Thursday, October 7, 2010

Speak by Laurie Halse Anderson

Since the beginning of the school year, high school freshman Melinda has found that it's been getting harder and harder for her to speak out loud: "My throat is always sore, my lips raw.... Every time I try to talk to my parents or a teacher, I sputter or freeze.... It's like I have some kind of spastic laryngitis." What could have caused Melinda to suddenly fall mute? Could it be due to the fact that no one at school is speaking to her because she called the cops and got everyone busted at the seniors' big end-of-summer party? Or maybe it's because her parents' only form of communication is Post-It notes written on their way out the door to their nine-to-whenever jobs. While Melinda is bothered by these things, deep down she knows the real reason why she's been struck mute...

Laurie Halse Anderson's first novel is a stunning and sympathetic tribute to the teenage outcast. The triumphant ending, in which Melinda finds her voice, is cause for cheering (while many readers might also shed a tear or two). After reading Speak, it will be hard for any teen to look at the class scapegoat again without a measure of compassion and understanding for that person--who may be screaming beneath the silence.

{taken from}

I may be 10 years late on reading this book, but I'm so glad I finally did!  It's come across my book suggestions many times & a few friends had recommended it to me as well.  But it wasn't until I read an article by Wesley Scroggins, where he stated that Speak should be banned from schools due to it's pornographic nature expressed through the book's rape scenes.  I'm sorry, what?!  What sicko thinks rape is something to be classified as sexually exciting?  (to read the article in further detail, click here.)  I assumed I would be against his allegations, but I wanted to read the book for myself and form my own opinion.  My assumptions were correct.

Laurie Halse Anderson does a superb job of taking you inside the mind of a battered teenage girl's mind who has been left out to dry.  The story of Melinda begins on her first day of high school and already you can feel her heavily guarded, empty soul that has somehow been taken from her with out her permission.  As the story unfolds we see that Melinda is alone in her world.  Her parents are too busy with work & their own lives that they miss their own daughter falling rapidly in to a deep, dark hole that she may never find herself out of again.  Melinda has no friends.  They all assume she is terrible for busting their end of summer party and shun her for what she's done.  But do they even stop to ask why she called the cops?  What terrified Melinda so badly to make such a serious phone call?  No one asks any questions.  Everyone just continues to walk all over Melinda and treat her as the dirt beneath their shoes.  This pushes her further down in to that deep hole.  As the story continues Melinda teaches herself it's easier to stay quiet, than to say anything aloud.  Finding a voice only brings fear.  She can never speak about what happened that night.  She chooses to ignore it, in hopes it will all just go away.

But it never goes away.  It only boils just under the surface until it's too hot, and all the pain & shame is too much for her to carry anymore in silence.  This book is about finding your voice.  It teaches young girls that it is NEVER ok to accept someone hurting you, someone raping you.

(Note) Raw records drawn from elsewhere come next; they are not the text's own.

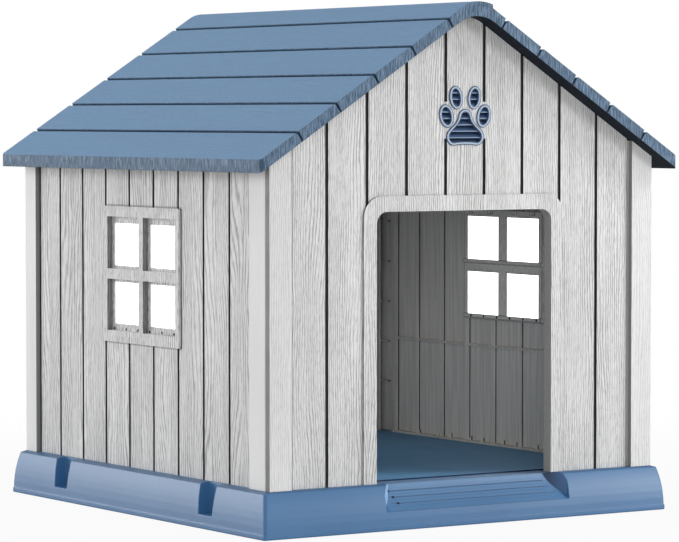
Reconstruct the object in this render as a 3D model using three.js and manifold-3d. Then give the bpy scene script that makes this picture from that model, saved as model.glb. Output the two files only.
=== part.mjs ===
// A large moulded plastic dog house: base tray with an entry ramp, four wall panels
// that stand on it, windows, a paw-shaped vent and a two-piece lift-off roof.
// Millimetres, +Z up. Origin: middle of the underside of the base.
// The front (doorway) faces -Y, the ridge runs along Y.
import * as THREE from 'three';
import { mergeVertices } from 'three/addons/utils/BufferGeometryUtils.js';
import Module from 'manifold-3d';

const wasm = await Module();
wasm.setup();

// ---------------------------------------------------------------- driving sizes
const GAP = 0.3;                 // clearance between pieces that touch
const PAST = 30;                 // how far a cutting shape runs past what it cuts

// house body
const WALL_HALF_X = 450;         // outer face of the corner posts, left and right
const WALL_HALF_Y = 482;         // outer face of the corner posts, front and back
const WALL_SKIN = 3;             // moulded skin of every wall
const POST_PROUD = 9;            // corner posts stand proud of the boards
const FRONT_POST_W = 49;         // width of the posts on the front and back walls
const GROOVE_W = 7;              // groove between two boards
const GROOVE_D = 5;              // depth of that groove
const FRONT_BOARD_PITCH = 90.7;  // board width on the front and back walls
const SIDE_BOARD_PITCH = 95.8;   // board width on the side walls
const BOARD_GROOVES = 8;         // grooves in each wall
const SIDE_FIELD_OFFSET = 11.7;  // the side boards' middle lies behind the house's middle
const SIDE_LONG_POST_W = 73;     // side wall's wide corner post, measured from the house corner
const SIDE_SHORT_POST_W = 44;    // side wall's narrow corner post
const EDGE_DEPTH = 18;           // depth of the returned edge of each wall
const FLANGE_W = 17.5;           // foot flange along the inside of each wall
const FLANGE_T = 4;

// doorway
const DOOR_HALF_W = 206;
const DOOR_TOP_Z = 606.5;
const DOOR_R = 24;
const TRIM_W = 30;               // raised trim round the doorway
const TRIM_R = 42;
const TRIM_PROUD = 3;            // trim stands proud of the boards
const REVEAL_DEPTH = 24;         // depth of the doorway's returned edge

// windows
const WINDOW_OFFSET = 6;         // window's middle from the house's middle
const WINDOW_HALF_W = 148;
const WINDOW_Z0 = 336;
const WINDOW_Z1 = 608.5;
const WINDOW_R = 4;
const WINDOW_SIDE = 13.5;        // border of the frame left and right of the lights
const WINDOW_TOP_RAIL = 21.1;    // border above the lights
const WINDOW_MID_RAIL = 20.5;    // rail between the upper and lower lights
const WINDOW_RAIL = 22.5;        // border below the lights
const WINDOW_MUNTIN = 17;        // upright bar between the lights
const WINDOW_PROUD = 5;          // frame stands proud of the boards
const WINDOW_DEPTH = 11.3;       // depth of the frame from its face
const WINDOW_LAP_SIDE = 8;       // frame laps over the wall left and right
const WINDOW_LAP_RAIL = 19;      // and above and below
const INSERT_T = 7;
const INSERT_BORDER = 7;         // how far the insert shows beside each light of the frame
const INSERT_RAIL_BORDER = 13.3; // the same above the upper and below the lower lights
const INSERT_BAR_BORDER = 6;     // and along the middle rail
const INSERT_FACE_T = 3;
const INSERT_DROP = 6;           // the inner openings reach further down than the outer ones
const REBATE = 4;                // slot of a pane, at its sides and top
const PANE_T = 2;
const SILL_H = 8;                // ledge below each row of panes, on the inside
const SILL_REACH = 4;
const HOOK_NEAR_Y = 42;          // hooks along the insert's top, from its middle
const HOOK_FAR_Y = 108;
const HOOK_W = 14;
const HOOK_H = 9;
const HOOK_T = 5;
const DRAINS = 6;                // drain holes along the bottom rail of the insert
const DRAIN_R = 2.2;
const DRAIN_PITCH = 47.2;
const DRAIN_LIFT = 3.5;          // middle of the holes above the frame's bottom border
const DRAIN_OFFSET = 8;          // middle of the row from the window's middle

// inside of the side walls
const RAIL_Z = 296;              // stiffening rail below the window
const RAIL_H = 4;
const RAIL_REACH = 8;
const TAB_Z0 = 197;              // lowest corner tab
const TAB_PITCH = 89;
const TABS = 5;
const TAB_T = 2.5;
const TAB_REACH = 10;
const TAB_LENGTH = 38;
const TONGUE_LENGTH = 9;         // tongues that reach behind the front wall's edge
const GUSSET = 10;               // small gussets in pairs along the foot flange
const GUSSET_T = 2.5;
const GUSSET_PITCH = 120;
const GUSSET_STEP = 75;
const GUSSET_INSET = 121;        // first gusset from the house corner
const GUSSET_PAIRS = 6;

// base tray
const BASE_TOP_Z = 87.7;         // rim that the walls stand on
const BASE_SHOULDER_Z = 84.5;    // outer edge of the rim's bevel
const BASE_LIP_Z = 9;
const BASE_LIP = 1.2;
const BASE_OVER_X = 14;          // shoulder outside the wall, left and right
const BASE_OVER_Y = 4;           // shoulder outside the wall, front and back
const BASE_FLARE_X = 9;          // further spread of the foot
const BASE_FLARE_Y = 14.5;
const BASE_BULGE = 2.3;          // how long the sides stay upright before they lean in
const BASE_CORNER_R = 5.5;
const BASE_LIP_ROUND = 1.5;
const BASE_WALL = 4;
const DECK_Z = 86;
const DECK_T = 3;
const SILL_DEPTH = 46;           // depth of the flat sill in the doorway
const BASE_RIB_T = 3;
const BASE_RIB_LIFT = 5;         // ribs stay clear of the ground
const SLOT_Y = 288;              // finger slots in the long sides
const SLOT_OFFSET = 4;           // the slots' middle lies behind the house's middle
const SLOT_TOP_W = 62;
const SLOT_BOTTOM_W = 50;
const SLOT_Z = 27;
const SLOT_UNDER = 5;            // the slots reach in behind the face of the corner posts

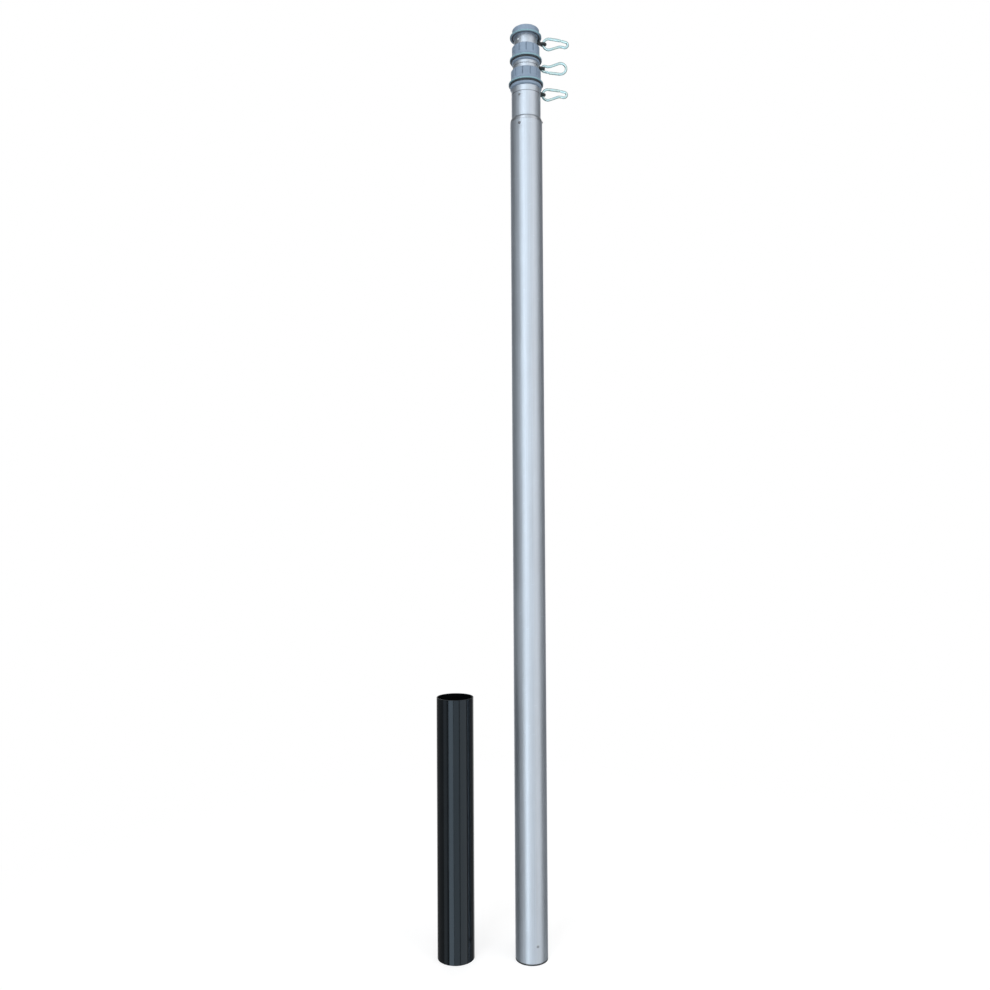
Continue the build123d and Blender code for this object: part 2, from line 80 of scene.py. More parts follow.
# What the finishes wear down to, what gathers on them, and the painted shade in their grooves
RUBBED_METAL = (0.86, 0.88, 0.9, 1)
# Painted shade in a tube's rolled grooves
CRIMP_PAINTED_SHADE = (0.14, 0.16, 0.19, 1)
DRILL_MARKS = (0.16, 0.17, 0.19, 1)
# Painted shade in a nut's grip grooves
GROOVE_PAINTED_SHADE = (0.07, 0.10, 0.15, 1)
WORN_SLEEVE = (0.05, 0.055, 0.06, 1)
WORN_PLATE = (0.50, 0.50, 0.49, 1)
METAL_DUST = (0.42, 0.40, 0.37, 1)
PLASTIC_DUST = (0.38, 0.37, 0.35, 1)
SLEEVE_DUST = (0.22, 0.22, 0.21, 1)
# Red, green and blue of a nut's widest rim against the plastic's own: a painted highlight, with some rubbing
RIM_HIGHLIGHT_TINT = (0.95, 1.35, 1.12)
SLEEVE_TINT = (0.66, 0.84, 1.0, 1)
SCREW_COLOUR = (0.85, 0.88, 0.9)
FOOT_RIVET_SHADE = 0.6

# Soft lights, all upright at one height and long enough for the pole drawn out, in metres and watts:
# name, degrees round from the front (positive to the right), distance, width, power, colour
WHITE = (1, 1, 1)
LAMP_HEIGHT = 4.0
LAMP_LENGTH = 8.8
SOFTBOXES = (
    ("key", -27, 2.7, 1.35, 70.8, (0.93, 0.97, 1.0)),
    ("front_fill", 7, 3.3, 2.0, 49.7, (0.95, 0.98, 1.0)),
    ("right_fill", 52, 3.0, 2.6, 68.9, (1.0, 0.97, 0.95)),
    ("left_fill", -64, 3.0, 1.2, 11.5, WHITE),
    ("back_left", -160, 3.2, 1.4, 28.6, WHITE),
    ("back_right", 160, 3.2, 1.4, 24.2, WHITE),
)
# Light of the backdrop, and how much less of it a shiny surface reflects
AMBIENT = 0.40
LESS_IN_REFLECTIONS = 0.24
SENSOR_WIDTH = 36
FLOOR_REACH = 6
# Distances from the pole between which the floor runs out into the background
FLOOR_FADE = (0.5, 1.5)
FLOOR_LIFT = 0.66


def row_points(node):
    """A node's vertices in the row frame, in metres."""
    return [NODES[node].matrix_world @ vertex.co for vertex in NODES[node].data.vertices]


def widest(node, share=0.0):
    """Largest radius of a node round the pole, above a share of its height, in metres."""
    low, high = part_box(node)
    start = low[2] + share * (high[2] - low[2])
    return max(math.hypot(point.x, point.y) for point in row_points(node) if point.z >= start)


def colour_property(name, description, default):
    return bpy.props.FloatVectorProperty(
        name=name, description=description, subtype="COLOR", size=3, min=0, max=1, default=default)


class FlagpoleFinish(bpy.types.PropertyGroup):
    """Colours and grain of the finishes."""

    aluminium: colour_property("Aluminium", "Colour of the satin tubes", (0.62, 0.69, 0.77))
    bush: colour_property("Bush", "Colour of the bush in the main tube's mouth", (0.52, 0.57, 0.63))
    plastic: colour_property("Grey plastic", "Colour of the nuts, collars and cap", (0.235, 0.315, 0.42))
    ring_plastic: colour_property("Black plastic", "Colour of the flag rings and plugs", (0.032, 0.039, 0.043))
    zinc: colour_property("Zinc plate", "Colour of the snap hooks", (0.60, 0.80, 0.82))
    sleeve: colour_property("Sleeve", "Colour of the ground sleeve", (0.0025, 0.003, 0.0035))
    rivet: colour_property("Rivets", "Colour of the darkened rivets", (0.24, 0.25, 0.27))
    tube_roughness: bpy.props.FloatProperty(
        name="Tube roughness", description="How matt the satin tubes are", min=0, max=1, default=0.48)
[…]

No one has the right to your body without your permission.  This story also sends the message to parents, teachers, and other adults of the signs to look for when a child is pulling away.  Always ask questions and never assume they are just "fine".  Because you never know what is happening behind that guard they are so heavily protecting themselves with.  

In regards to the statement made by Scroggins in the earlier article, I believe this book belongs in high schools everywhere.  I wish there were more books written like this.  It gives the honest truth to what can happen, what unfortunately does happen.  It then gives the message that speaking up about it is the only way to get through it.  I can't imagine how many lives this story has touched & helped through some very dark days.  I give a lot of credit to Laurie Halse Anderson for creating something beyond just literature, and helping those who can't speak find their voice once again.



  1. great review! Speak is one of my all time favorite books! Glad you loved it too.

  2. This is a most wonderful review *claps*

    I recently wrote one as well. Speak was such a great book!

    Visit me sometimes... I'm a new follower.

    Mad Scientist

  3. What a wonderful review! I have heard of this book, but didn't know what it was about. I agree with you too. Books need to be left in schools and public places. If someone is offended by a book they may share that opinion and leave it to others to choose whether or not to follow that suggestion. I've never believed in taking away someone's right to read something, and I've never believed in forcing someone to read something. Reading is something that should be a personal descision.

    As far as the subject matter goes for this book (please forgive me for being a bit personal), but out of my group of four closest best friends in high school, three of us were date raped. This is a horrible thing that continues to happen. Sometimes books are the only thing a girl feels like she can related to. Instead of telling people to shut up over taboo issues, we need to learn to speak up so it doesn't have to happen to someone else!

    Thank you for your review. I will be adding this book to my TBR. (Getting off my soapbox now!) I'm a new follower!

    The Delusional Diaries

  4. I recently just bought this book because I've seen and heard good things about it. Thank you for a good review.

  5. The book and movie are amazing.